After reading an original poem honoring her ancestors, former Freedom Rider and Student Non-Violent Coordinating Committee member Peggy Trotter Dammond Preacely—a descendant of Sally Hemings’ sister, Mary Hemings Bell—discussed the strong link between arts and activism. During the civil rights movement, protesters often changed the lyrics of Black spirituals to activist chants, giving them more strength and courage, she explained.

Despite her accomplishments, DuVernay stressed that she is no different from the Black filmmakers who came before her who told hard truths.

“The idea of storytelling and truth and excavating that and figuring it out, how to do that work and how to see it and not to criticize someone else for the way they see the story—this is the work that we have to continue to do that can disrupt our notions of narrative,” said DuVernay, who directed films like Selma and 13th. “If you assert your perspective with authority, then that’s your truth… The descendant community is asserting their perspective with authority, that’s the key.”

On Friday, descendants also attended a private rededication of the Burial Ground for Enslaved People, which holds over 40 graves. The descendant-led restoration effort was completed this year, including more accessible pathways, new plants, additional seating, new signs, and dedicated parking for descendants.

During the rededication ceremony, descendant Kayelynn Craft Day-Lyons—Preacely’s granddaughter—felt drawn to the area by her ancestors, inspiring her to want to restore more of her ancestors’ graves. “I just felt so grateful [and] blessed to have been able to even experience this,” she said. 

Justin Reid, Virginia Humanities senior program officer, urged attendants to pass down their family history to the younger generation, while Niya Bates, former Monticello Getting Word project director, encouraged young people to share their family stories in innovative ways, like TikTok videos. 

Following the four-hour event, Preacely reflected on her ancestors who may have been activists too. 

“Did they try to recruit rebellion?
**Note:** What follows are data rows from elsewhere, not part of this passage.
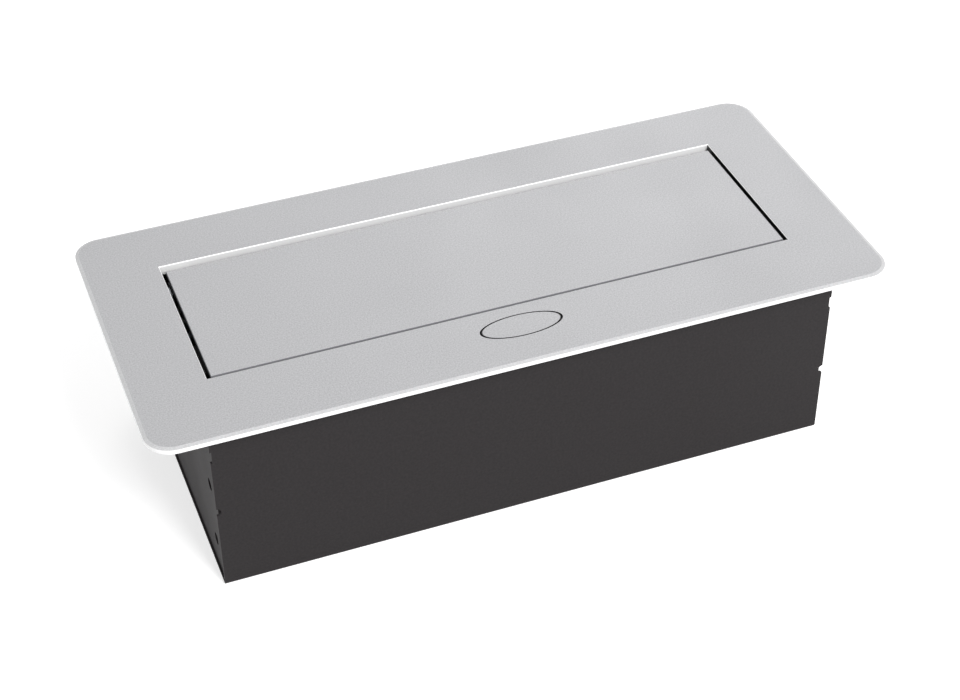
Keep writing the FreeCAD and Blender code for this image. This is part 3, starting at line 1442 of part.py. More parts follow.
def make_supply():
    """Cable inlet, cord clamp, terminal block and earth stud in the bottom of the box."""
    wall = size(WALL)
    turned("cable_grommet", [
        ("grommet_lip", "inlet_bore / 2"), ("grommet_lip", "grommet_rim / 2 - 1"),
        ("grommet_lip - 1", "grommet_rim / 2"), ("0", "grommet_rim / 2"),
        ("0", "inlet_hole / 2 - fixed_gap"), ("-sheet", "inlet_hole / 2 - fixed_gap"),
        ("-sheet", "grommet_rim / 2"), ("-sheet - grommet_lip", "grommet_rim / 2"),
        ("-sheet - grommet_lip", "inlet_bore / 2"),
    ], Placement(Vector(size("inlet_x"), wall, size("inlet_z")), Rotation(UP, 90)))

    floor = size("sheet")
    strap = size("clamp_strap")
    width = size("clamp_width")
    inner = size("inlet_bore / 2")
    outer = inner + strap
    base = Vector(size("inlet_x"), size(CLAMP_Y) - width / 2, floor + inner)
    foot = outer + size("clamp_foot")
    solid = Part.makeCylinder(outer, width, base, REAR)
    for half, low, high in ((outer, -inner, 0.0), (foot, -inner, strap - inner)):
        solid = solid.fuse(block(base + Vector(-half, 0, low), base + Vector(half, width, high)))
    solid = solid.cut(Part.makeCylinder(inner, width, base, REAR))
    solid = solid.cut(block(base + Vector(-inner, 0, -outer), base + Vector(inner, width, 0)))
    solid = solid.cut(block(base + Vector(-foot, 0, -2 * outer), base + Vector(foot, width, -inner)))
    screws = []
    head, height = size("clamp_screw_head"), size("clamp_screw_head_height")
    for side in (-1, 1):
        seat = base + Vector(side * size(CLAMP_SCREW_X), width / 2, strap - inner)
        solid = solid.cut(Part.makeCylinder(size("clamp_screw / 2 + fixed_gap"), 3 * strap, seat, UP * -1))
        length = strap + floor - size("fixed_gap")
        screws.append(screw(head, height, size("clamp_screw"), length, seat, UP))
    feature("cord_clamp", solid.removeSplitter())
    feature("cord_clamp_screws", Part.makeCompound(screws))

    body = new_body("terminal_block")
    half = f"(terminal_pole * {TERMINAL_POLES} / 2)"
    profile = sketch(body, "YZ_Plane", f"terminal_x - {half}")
    near, far = f"({TERMINAL_Y} - terminal_depth / 2)", f"({TERMINAL_Y} + terminal_depth / 2)"
    top = "(sheet + terminal_height)"
    outline(profile, [
        (near, "sheet"), (far, "sheet"), (far, f"{top} - terminal_step"),
        (f"{far} - terminal_step / 2", top), (f"{near} + terminal_step / 2", top),
        (near, f"{top} - terminal_step"),
    ])
    pad(body, profile, f"2 * {half}")
    entries = sketch(body, "XZ_Plane", f"-{near}")
    wells = sketch(body, "XY_Plane", top)
    screws = []
    radius, height, slit = size("terminal_screw / 2"), size("terminal_screw_height"), size("terminal_slot / 2")
    for pole in range(TERMINAL_POLES):
        x = f"(terminal_x - {half} + terminal_pole * {pole + 0.5})"
        circle(entries, x, "sheet + terminal_entry_height", "terminal_entry")
        for side in ("-1", "1"):
            y = f"({TERMINAL_Y} + {side} * terminal_screw_spacing / 2)"
            circle(wells, x, y, "terminal_screw + 2 * fixed_gap")
            seat = Vector(size(x), size(y), size(f"{top} - terminal_step"))
            slot = block(seat + Vector(-radius, -slit, height / 2), seat + Vector(radius, slit, height))
            screws.append(Part.makeCylinder(radius, height, seat).cut(slot))
    pocket(body, entries, "terminal_depth")
    pocket(body, wells, "terminal_step")
    keep(body)
    feature("terminal_screws", Part.makeCompound(screws))

    base = Vector(size("earth_x"), size(TERMINAL_Y), floor)
    stud = Part.makeCylinder(size("earth_stud / 2"), size("earth_stud_length"), base)
    plate = Part.makeCylinder(size("earth_stud"), floor, base)
    feature("earth_stud", stud.fuse(plate).removeSplitter())
    nut = hex_nut(size("bezel_nut_flats"), size("bezel_nut_height"), size("earth_stud"), base + UP * floor)
    feature("earth_nut", nut)


make_bezel()
make_box_shell()
make_end_panel("end_panel_left", -1)
make_end_panel("end_panel_right", 1)
make_lid()
make_cheek("cheek_left", -1)
make_cheek("cheek_right", 1)
make_socket_panel()
make_back_cover()
make_pivots("left", -1)
make_pivots("right", 1)
make_torsion_springs()
make_damper_sector()
make_damper()
make_lid_pads()
make_nuts()
make_rivets()
make_stop_bumpers()
make_button()
make_button_spring()
make_button_guide()
make_latch()
for outlet_number in range(1, MODULES):
    make_outlet(outlet_number)
make_contacts()
make_usb()
make_supply()
doc.recompute()

for item in doc.Objects:
    if "Invalid" in item.State or "Error" in item.State:
        raise RuntimeError(f"{item.Label} is in state {item.State}")
for item in sub_parts:
    if item.Shape.isNull() or not item.Shape.isValid() or not item.Shape.Solids:
        raise RuntimeError(f"{item.Label} has no valid solid")

os.makedirs("parts", exist_ok=True)
for item in sub_parts:
    item.Shape.exportStep(f"parts/{item.Label}.step")
print(len(sub_parts), "sub-parts written")
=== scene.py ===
"""Dressed model of a pop-up desk socket: finishes, small details, studio and camera.

Sizes are in millimetres in the part's own frame. Those of the studio are in metres.
"""

import json
import logging
import math
from abc import ABC, abstractmethod
from collections.abc import Iterable, Mapping, Sequence
from dataclasses import dataclass, replace
from enum import Enum
from itertools import product

import bmesh
import bpy
from mathutils import Matrix, Vector


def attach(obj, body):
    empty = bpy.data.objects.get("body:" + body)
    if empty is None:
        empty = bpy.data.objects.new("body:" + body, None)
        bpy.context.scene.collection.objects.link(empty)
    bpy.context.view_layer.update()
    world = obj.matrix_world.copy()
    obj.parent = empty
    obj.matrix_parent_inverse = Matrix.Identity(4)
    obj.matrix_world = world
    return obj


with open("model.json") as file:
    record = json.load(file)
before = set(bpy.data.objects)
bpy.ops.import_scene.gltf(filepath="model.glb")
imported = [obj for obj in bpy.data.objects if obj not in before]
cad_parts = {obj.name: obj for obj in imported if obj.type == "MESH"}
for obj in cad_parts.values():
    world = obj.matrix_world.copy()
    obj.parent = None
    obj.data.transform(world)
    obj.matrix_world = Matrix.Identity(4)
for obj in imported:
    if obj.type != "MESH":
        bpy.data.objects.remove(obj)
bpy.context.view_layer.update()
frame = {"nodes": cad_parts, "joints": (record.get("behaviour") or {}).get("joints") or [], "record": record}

LOG = logging.getLogger("desk_socket")
MM = 0.001
QUARTER_TURN = math.radians(90)
PHOTO_WIDTH = 960
SENSOR_WIDTH = 36.0

# The sRGB standard's curve: straight up to the knee, then a power.
SRGB_KNEE, SRGB_SLOPE, SRGB_OFFSET, SRGB_POWER = 0.04045, 12.92, 0.055, 2.4
# Blender's noise can reach zero and one, but seldom leaves this middle range.
NOISE_RANGE = {"From Min": 0.3, "From Max": 0.7}

Tree = bpy.types.NodeTree
Socket = bpy.types.NodeSocket
Point = tuple[float, float, float]


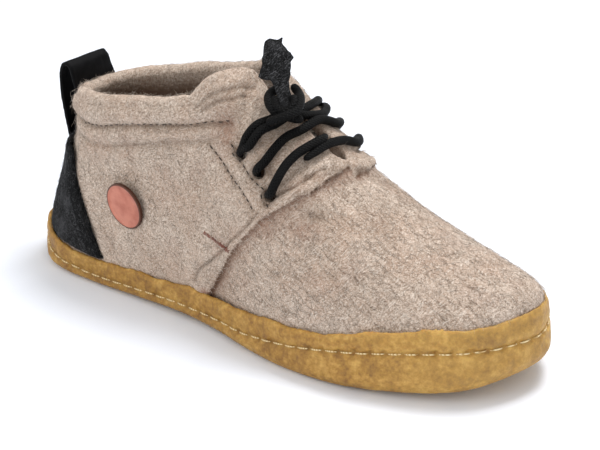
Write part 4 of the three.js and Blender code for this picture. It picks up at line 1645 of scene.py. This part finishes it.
@dataclass
class Sole:
    """The crepe cup sole and the thread through its rim."""

    last: Last
    voxel: float = 1.1
    pitch: float = 7.0
    dash: float = 5.7
    thread: float = 0.75

    def ring(self, inset: float, step: float) -> np.ndarray:
        """Draws an even line round the side of the sole, along its stitches.

        Args:
            inset: how far in from the edge, in mm.
            step: spacing in mm.

        Returns:
            The points.
        """
        u = np.arange(0, self.last.count, 0.02)
        share = self.last.column("channel", u)
        inset = inset + self.last.column("lean", u) * share**2
        z = self.last.lift(u) * (1 - share) + self.last.column("rim", u) * share
        points = self.last.edge(u, inset, z)
        return even(np.concatenate([points, points[:1]]), step, closed=True)

    def build(self, frame: dict, material: bpy.types.Material) -> bpy.types.Object:
        """Makes the cup, with its lumpy side, wavy rim and pulled-in stitch holes.

        Args:
            material: the crepe.

        Returns:
            The cup.
        """
        cup = soft_copy(frame, "outsole", "crepe_sole", self.voxel)
        smooth_by(cup, 5)
        points, normals = points_of(cup), normals_of(cup)
        u = np.arange(0, self.last.count, 0.04)
        index, inward = nearest([(p[0], p[1], 0) for p in points], self.last.edge(u, 0.0, 0.0))
        at = u[index]
        lift, rim = self.last.lift(at), self.last.column("rim", at)
        share = (points[:, 2] - lift) / (rim - lift)
        side = smoothstep(share, 0.04, 0.2) * (1 - smoothstep(inward, 5, 8))
        lumps = 0.35 * ripple(points, 11, 3) + 0.22 * ripple(points, 4.5, 5) + 0.12 * ripple(points, 2.2, 8)
        move = side * (lumps + 0.5 * bell(share - 0.26, 0.16))
        # Painted light: paler towards the toe and along the thin top of the rim.
        tone = 0.4 * smoothstep(points[:, 0], 40, 125) + 0.25 * smoothstep(share, 0.8, 1.0) - 0.1
        # Painted shade in the stitch groove and in the pulled-in stitch holes.
        chosen, apart = near(points, self.ring(1.9, 1.0), 4)
        tone[chosen] -= 0.14 * bell(apart, 1.3)
        chosen, apart = near(points, self.ring(1.6, self.pitch), 5)
        move[chosen] -= 0.9 * bell(apart, 1.7)
        tone[chosen] -= 0.24 * bell(apart, 1.3)
        points = points + normals * move[:, None]
        wave = smoothstep(share, 0.72, 0.98) * (1 - smoothstep(inward, 5, 8))
        points[:, 2] += wave * (0.8 * ripple(points, 17, 2) + 0.35 * ripple(points, 5, 7) - 0.2)
        points[:, 2] = np.maximum(points[:, 2], 0)
        set_points(cup, points)
        set_attribute(cup, "tone", np.clip(tone, -1, 1))
        dress(cup, material, "crepe", "outsole")
        return cup

    def sew(self, cup: bpy.types.Object, upper: Upper, material: bpy.types.Material) -> bpy.types.Object:
        """Lays the running stitch round the side.

        Args:
            cup: the sole.
            upper: what models a stitch.
            material: the thread.

        Returns:
            All stitches as one piece.
        """
        holes = self.ring(1.0, self.pitch)
        places = []
        for a, b in zip(holes, np.roll(holes, -1, axis=0)):
            _, point, normal, _ = cup.closest_point_on_mesh(Vector((a + b) / 2 * MM))
            out = np.array(normal)
            out[2] *= 0.3
            places.append(upright(np.array(point) / MM + 0.25 * out, b - a, out))
        piece = copies("sole_stitches", upper.stitch(self.dash, self.thread), places)
        dress(piece, material, "crepe")
        return piece


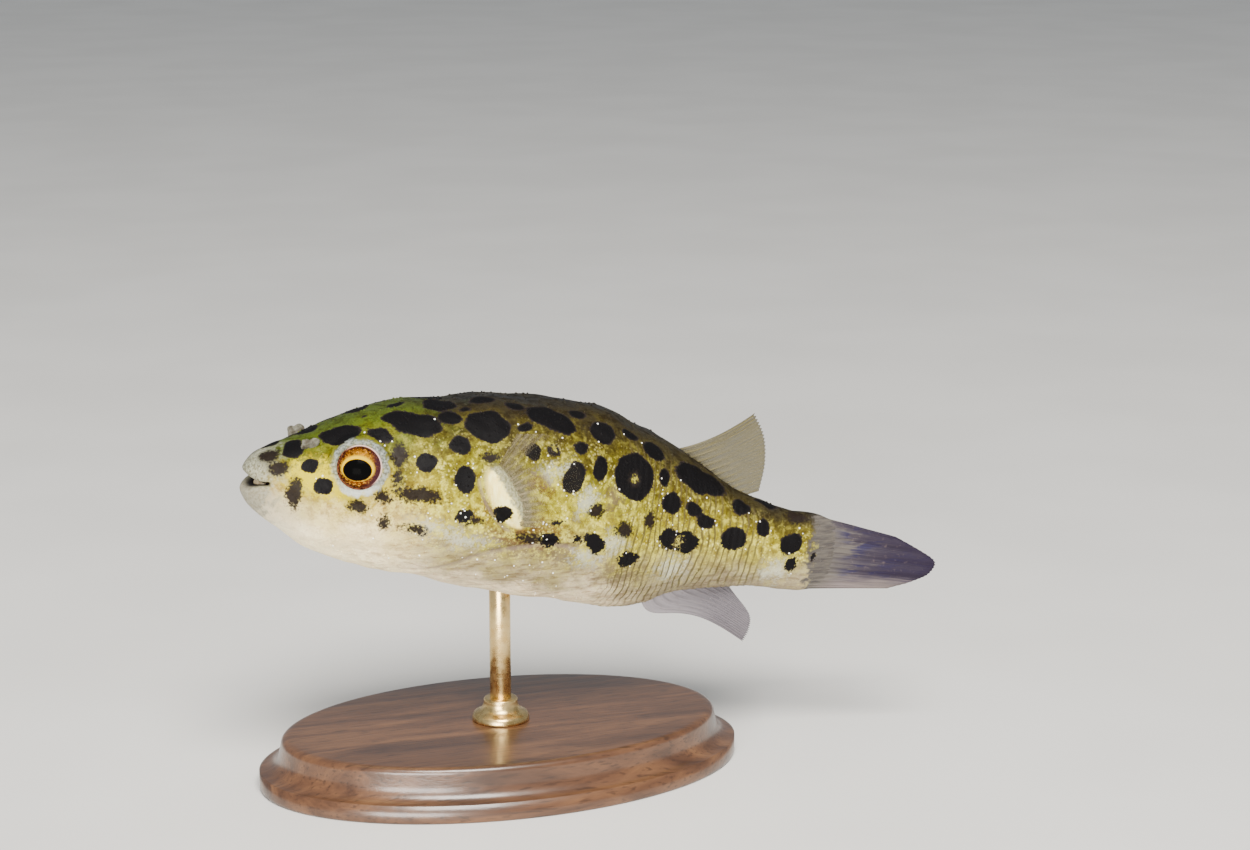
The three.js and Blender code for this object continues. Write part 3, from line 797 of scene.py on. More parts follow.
# %% [markdown]
# ## The skin's finish
# On the live fish the back is olive, the sides yellow-green and cream, and the belly a greyish
# white with a fine grain, all a little wet. The finish mixes those colours round the body, adds
# cloudy mottling and pale grains, then lays the patches, smudges and black spots over them.

# %% Shared effects
def start_group(name, inputs, outputs):
    """A node group with named sockets; returns (group, input node, output node)."""
    group = bpy.data.node_groups.new(name, "ShaderNodeTree")
    for socket, kind, value in inputs:
        made = group.interface.new_socket(socket, in_out="INPUT", socket_type=kind)
        if value is not None:
            made.default_value = value
    for socket, kind in outputs:
        group.interface.new_socket(socket, in_out="OUTPUT", socket_type=kind)
    return group, group.nodes.new("NodeGroupInput"), group.nodes.new("NodeGroupOutput")


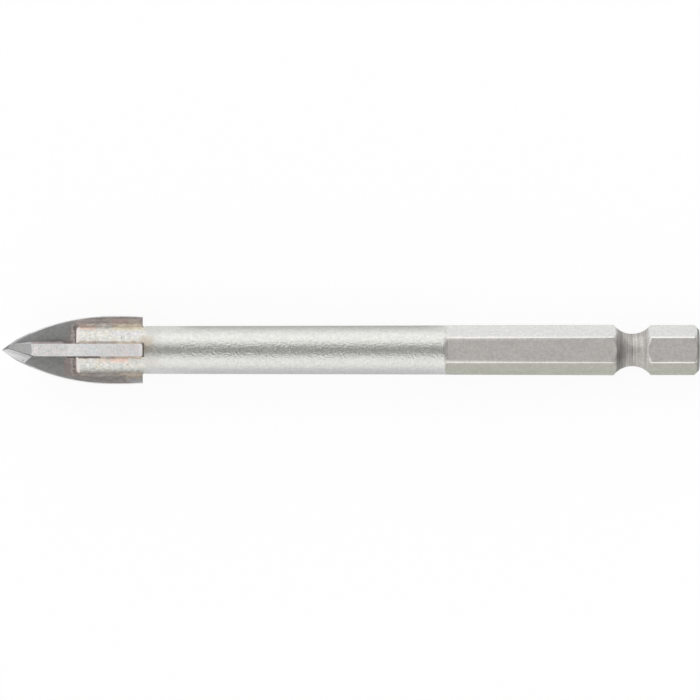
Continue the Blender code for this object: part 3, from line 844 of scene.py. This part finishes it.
def socket_tints(g, colours, colour, place, s, x, in_socket, nose):
    """Heat tints on the socket: mottled cream and pale green, clouds of pink and lilac, and the pale nose,
    whose pink tint is partly a painted highlight of its rounded edge.

    The lower edge is darker, a painted shade, and the upper lobe has a whitish patch with a small grey
    hollow in it. The areas are given along the bit and across the main blade, in millimetres, with
    wavering edges.
    """
    cloud = g.noise(place, 1.3, 3.0, 0.6, (0.7, 1.5, 1.5))
    speck = g.noise(place, 2.1, 4.0, 0.75)
    dots = g.noise(place, 5.0, 3.0, 0.6)
    colour = g.layered(colour, (in_socket, colours.socket),
                       (in_socket * g.step(cloud, 0.5, 0.62) * 0.5, (0.74, 0.68, 0.55)),
                       (in_socket * g.fall(cloud, 0.36, 0.48) * 0.5, (0.60, 0.64, 0.61)))
    shift = 1.2 * (speck - 0.5) + 2.4 * (cloud - 0.5)
    colour = g.tinted(colour, s, x, shift, 0.28, (
        ((11.2, 13.5, 2.85, 3.5), (0.92, 0.66, 0.55), 0.75),
        ((15.9, 20.4, 2.8, 3.7), (0.92, 0.85, 0.62), 0.6),
        ((15.9, 20.1, 2.0, 2.65), (0.74, 0.71, 0.80), 0.5),
        ((13.5, 15.9, -1.75, -1.0), (0.96, 0.80, 0.66), 0.6),
        ((15.9, 18.2, -1.75, -1.0), (0.96, 0.64, 0.54), 0.7)))
    # Painted shade on the lower side of the lobes.
    under = g.fall(x, -3.3, -2.2)
    colour = g.shaded(colour, 1 + in_socket * (1.3 * speck + 0.3 * dots - 0.8 - 0.3 * under))
    white = g.spot(s, x, (17.0, 18.0, 1.3, 2.1), 0.15) * g.step(speck, 0.4, 0.5)
    hollow = g.spot(s, x, (17.15, 17.75, 1.5, 1.95), 0.14) * g.step(dots, 0.35, 0.6)
    # The pale nose: a pink tint with a painted highlight of its rounded edge.
    return g.layered(colour, (white * 0.7, (0.95, 0.95, 0.9)), (hollow * 0.8, (0.36, 0.36, 0.36)),
                     (nose * 0.9, colours.nose))


def heat_stain(g, colours, colour, place, s, x):
    """The brown smear behind the slot's end, with dark spots in it, and a faint pink one below."""
    blot = g.noise(place, 2.2, 4.0, 0.7)
    spots = g.noise(place, 5.5, 2.0, 0.5)
    smear = g.spot(s + 1.6 * (blot - 0.5), x + blot - 0.5, (20.0, 21.8, -0.1, 2.0), 0.4)
    dark = g.spot(s, x, (20.5, 22.9, -0.9, 0.7), 0.4) * g.step(spots, 0.5, 0.62)
    return g.layered(colour, (smear * g.step(blot, 0.25, 0.55) * 0.6, colours.stain),
                     (dark * 0.55, (0.18, 0.155, 0.13)),
                     (g.spot(s, x, (20.6, 23.0, -2.3, -1.4), 0.4) * 0.35, (0.72, 0.62, 0.60)))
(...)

Was that never talked about? Will we uncover that there was resistance that we never heard of?” she asked. 

Preacely hoped Juneteenth would continue to be an entry point for all people to honor Black history—and a “time of reconciliation, reempowerment, and education.” 

For descendant Gayle Jessup White, celebrating Juneteenth at Monticello was “a proud day of reflection and honor,” especially as the first descendant of Jefferson and the people he enslaved to work for the Thomas Jefferson Foundation.

“[We] raise our ancestors to the stature that they deserve, [and] recognize the work that they did—the sacrifice that they did, the effort that they put into getting free, holding it together while laboring with no reward, and laying down the foundation for us, their descendants, to rise and succeed,” she said.

“My descendants left here in bondage as slaves, and when I come here, I know that their sweat, tears, and spirits didn’t make it out of here,” added descendant Gregory Jefferson. “But I know that they didn’t do that in vain. Because [of] their work and sacrifice, I am living and breathing…I give honors and praise to them.”